Откуда он может знать, что я вообще чей-то ученик? Откуда вообще ему известно, кто я такой? (То, что он мог спросить об этом у Бендерского, мне почему-то в голову не пришло.)
– Я? – сказал я. – Соловьева.
– А голос почему хриплый? Вы что, простужены?
– Нет. Просто у меня голос такой.
– Ну ладно. Идите к Бендерскому, он вам все скажет.
И отвернулся. Поплелся я на ватных ногах к Бендерскому, который, явно наслаждаясь ситуацией, долго тянул, прежде чем объявить мне:
– Ну, в общем, Аркадий, вы приняты в труппу.
Ни больше ни меньше! Далее он сообщил, что я буду вводиться на роль в «Даме с камелиями» (на какую именно, не сказал, а я не спросил, ну да явно не на роль Армана); что я, разумеется, должен буду переехать в Москву (поскольку я уже на последнем курсе, с Соловьевым договорятся, чтобы мне дали возможность защитить диплом прямо в театре). С проблемой жилья тоже все в порядке: Всеволод Эмильевич уже отдал распоряжение, и я буду жить в общежитии ГОСТИМа.
– Но он же не видел меня на сцене! – воскликнул я наконец в полный голос.
– Мейерхольд сам знает, кого ему нужно видеть на сцене, а кого – не нужно. Может быть, вы хотите что-нибудь возразить?
Когда я вышел из консерватории, ноги сами привели меня к Соловьеву.
По логике вещей я должен был быть вне себя от счастья.
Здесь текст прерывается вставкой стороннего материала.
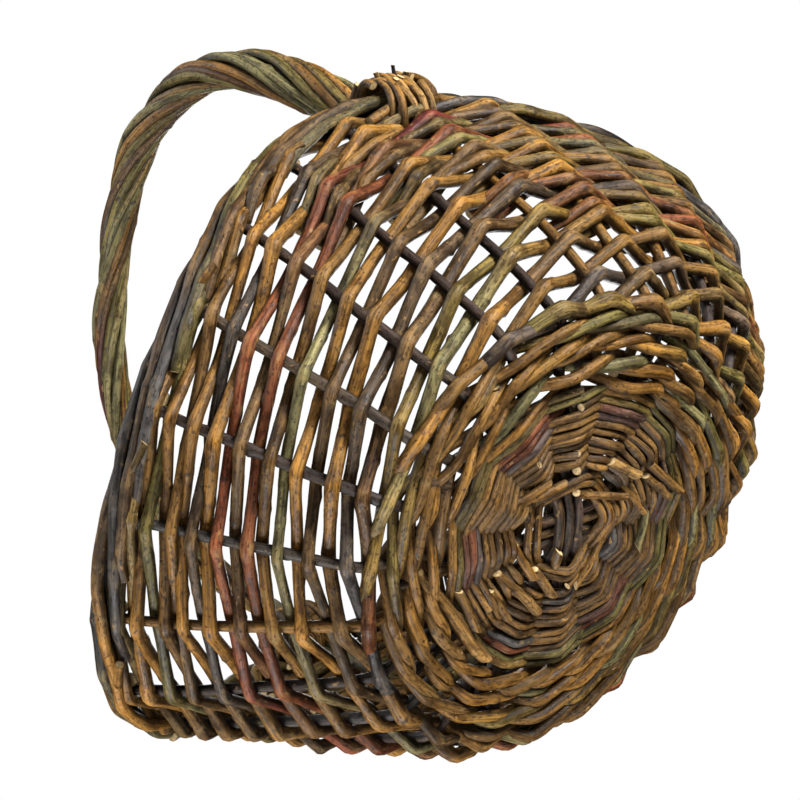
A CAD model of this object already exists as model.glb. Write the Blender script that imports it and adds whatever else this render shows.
"""Looks of the woven willow market basket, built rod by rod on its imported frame.

Metres, +Z up, base centre over the origin, the handle's feet at +X and -X.
Every rod is a mesh tube swept along a bent centre line, with nodes, buds,
taper and cut ends, and a procedural bark that follows the straightened rod.
"""
import math

import bpy
import numpy as np
from mathutils import Matrix, Vector


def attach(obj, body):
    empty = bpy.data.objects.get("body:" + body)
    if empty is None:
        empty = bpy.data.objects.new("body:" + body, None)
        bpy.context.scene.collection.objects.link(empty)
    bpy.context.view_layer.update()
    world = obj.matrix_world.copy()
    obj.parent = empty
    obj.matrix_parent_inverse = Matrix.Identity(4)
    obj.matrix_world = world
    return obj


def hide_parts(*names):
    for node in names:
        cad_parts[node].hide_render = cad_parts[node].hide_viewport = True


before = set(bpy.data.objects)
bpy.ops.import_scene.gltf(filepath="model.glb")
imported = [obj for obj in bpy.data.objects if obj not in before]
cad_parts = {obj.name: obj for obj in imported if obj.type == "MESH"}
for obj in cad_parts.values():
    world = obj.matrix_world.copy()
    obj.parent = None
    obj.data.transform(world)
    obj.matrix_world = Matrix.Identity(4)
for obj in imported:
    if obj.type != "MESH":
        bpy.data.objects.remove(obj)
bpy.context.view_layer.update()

# ---- the basket's shape, as in the CAD part ----------------------------------
BASE_R = 0.135
RIM_R, RIM_OVAL = 1.47, 0.209
WALL_H, SADDLE, BULGE = 1.057, 0.33, 0.048
UPSETT_R = 0.014
STAKES, SPOKES = 24, 12
STAKE_GAP = 360 / STAKES        # degrees from stake to stake
STAKE_R = 0.0029
STICK_R, STICK_END = 0.0033, 0.86
SLATH_HALF, FAN_R = 0.0195, 0.040
CROSSINGS = 18                  # stakes that a siding rod passes
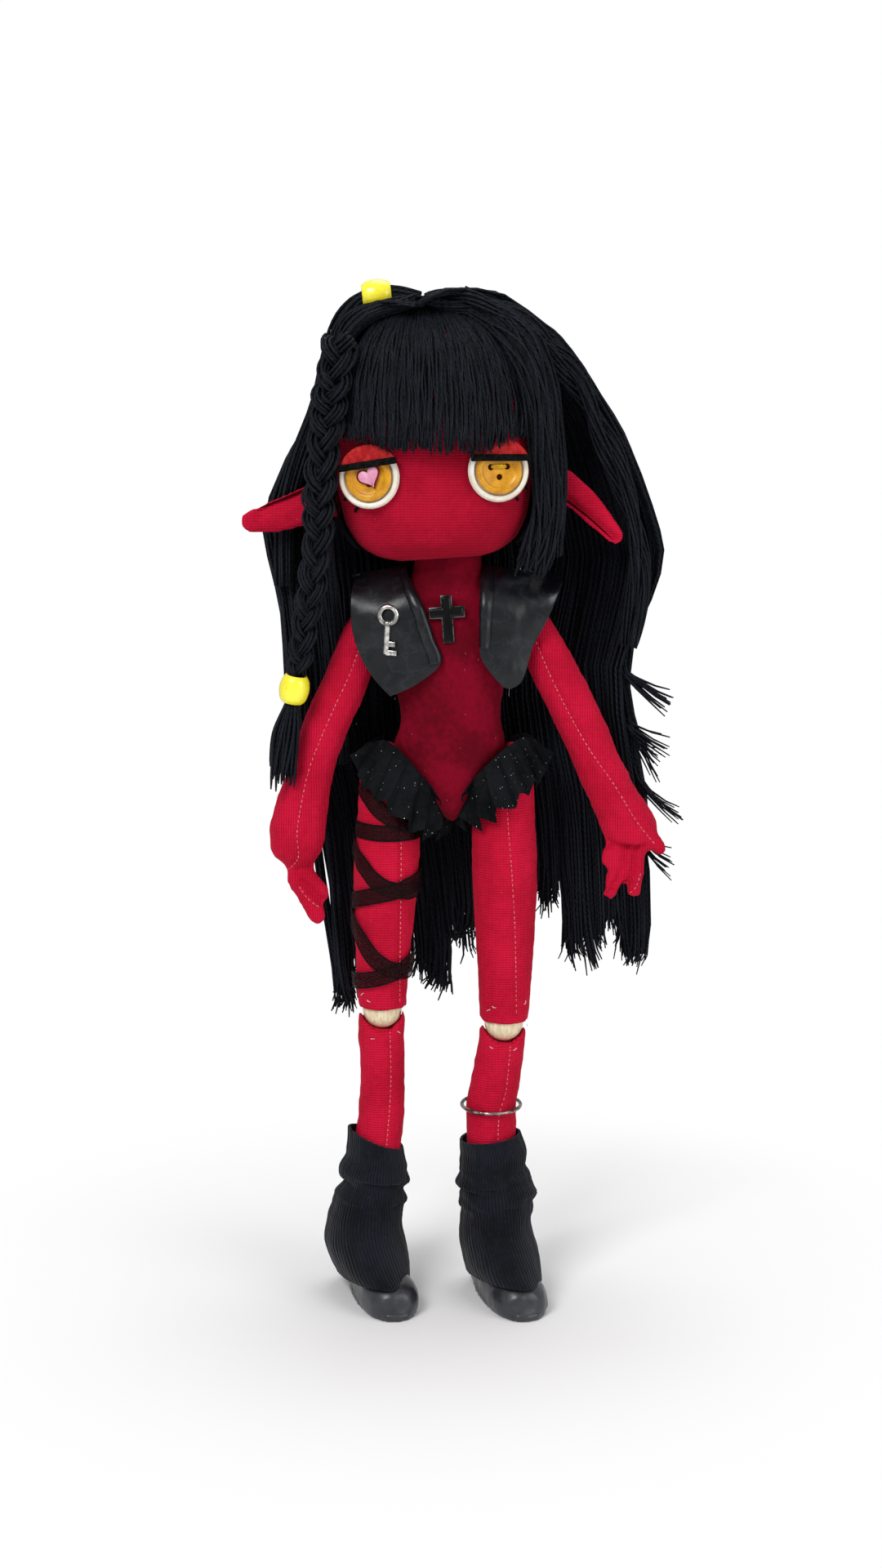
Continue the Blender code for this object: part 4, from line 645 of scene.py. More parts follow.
@dataclass(frozen=True)
class Jersey(Finish):
    """Stretch cotton jersey: fine wales with painted shade between them, a dry surface and a slight bloom of
    fibres.
    """

    grain: Grain = Grain.UPRIGHT
    wales: float = 3400.0

    def wire(self, graph: Graph, shader: Node, vector: Out) -> None:
        """Builds wales with painted shade in the valleys between them, colour drift and bloom."""
        turn = {"Vector": vector, "Rotation": self.grain.value}
        turned_place = graph.add("ShaderNodeMapping", turn).outputs[0]
        knit = {"Vector": turned_place, "Wales": self.wales, "Courses": self.wales * 0.7}
        ribs = graph.group(knit_ribs(), knit).outputs[0]
        cloth = self.drifting(graph, vector)
        # Painted shade: the colour goes darker in the valleys between the wales.
        painted_rib_valley_shade = graph.mix(0.42, cloth, (0.10, 0.0, 0.004, 1))
        colour = graph.mix(graph.ramp(ribs, 0.15, 0.75), painted_rib_valley_shade, cloth)
        specks = self.specks(graph, vector, 420.0, 0.055, 0.10)
        colour = graph.mix(graph.math("MULTIPLY", specks, 0.45), colour, (0.75, 0.30, 0.32, 1))
        graph.feed(
            shader,
            {
                "Base Color": colour, "Sheen Weight": 0.03, "Sheen Roughness": 0.5,
                "Sheen Tint": (1.0, 0.25, 0.3, 1), "Specular IOR Level": 0.08
            }
        )
        height = graph.math("ADD", ribs, graph.math("MULTIPLY", graph.noise(vector, 900.0), 0.5))
        self.bump(graph, shader, height, 0.7, 0.00022)


@dataclass(frozen=True)
class Velvet(Finish):
    """Short-pile velvet: dark face with lighter patches of painted sheen where the pile is brushed aside, and
    lint.
    """

    def wire(self, graph: Graph, shader: Node, vector: Out) -> None:
        """Builds painted sheen patches, pile and lint."""
        # Painted sheen: the drifting colour's lighter patches stand for brushed pile catching the light.
        base = self.drifting(graph, vector)
        hairs = self.specks(graph, graph.stretched(vector, (1.0, 1.0, 0.35)), 620.0, 0.09, 0.22)
        colour = graph.mix(graph.math("MULTIPLY", hairs, 0.35), base, (0.55, 0.16, 0.17, 1))
        graph.feed(
            shader,
            {
                "Base Color": colour, "Sheen Weight": 0.12, "Sheen Roughness": 0.35,
                "Sheen Tint": (0.85, 0.10, 0.14, 1), "Specular IOR Level": 0.1
            }
        )
        self.bump(graph, shader, graph.noise(vector, 1500.0, 2.0), 0.6, 0.00025)


@dataclass(frozen=True)
class Yarn(Finish):
    """Loose cotton yarn: each strand drifts a little in tone and shows its plies, with painted shade between
    them.
    """

    def wire(self, graph: Graph, shader: Node, vector: Out) -> None:
        """Builds the drift between strands, the twist of the plies with painted shade between them, and the
        fuzz.
        """
        uv = graph.add("ShaderNodeUVMap", None, uv_map="yarn").outputs[0]
        parts = graph.add("ShaderNodeSeparateXYZ", {0: uv})
        turns = graph.math("MULTIPLY", parts.outputs[1], 2 * math.pi * 420.0)
        around = graph.math("MULTIPLY", parts.outputs[0], 4 * math.pi)
        plies = graph.math(
            "ABSOLUTE", graph.math("SINE", graph.math("MULTIPLY", graph.math("ADD", turns, around), 0.5))
        )
        fuzz = graph.noise(vector, 2600.0, 3.0, 0.7)
        colour = self.drifting(graph, graph.stretched(vector, (1.0, 1.0, 0.06)))
        # Painted shade: the colour goes dark between the plies.
        shade = graph.mix(graph.ramp(plies, 0.0, 0.55), (*self.dark, 1), colour)
        graph.feed(shader, {"Base Color": shade, "Specular IOR Level": 0.16})
        self.bump(graph, shader, graph.math("ADD", plies, graph.math("MULTIPLY", fuzz, 0.9)), 0.9, 0.00035)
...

Но, сам не зная почему, я испытывал только смятение. К тому времени я успел совершить лишь один по-настоящему решительный шаг в жизни, один поступок: перебрался из родительского дома в институтское общежитие, не желая больше выслушивать нотации отца по поводу моей «непутевой» страсти к театру. Но это был детский лепет по сравнению с тем, на что предстояло решиться теперь. Я стал лихорадочно взвешивать за и против.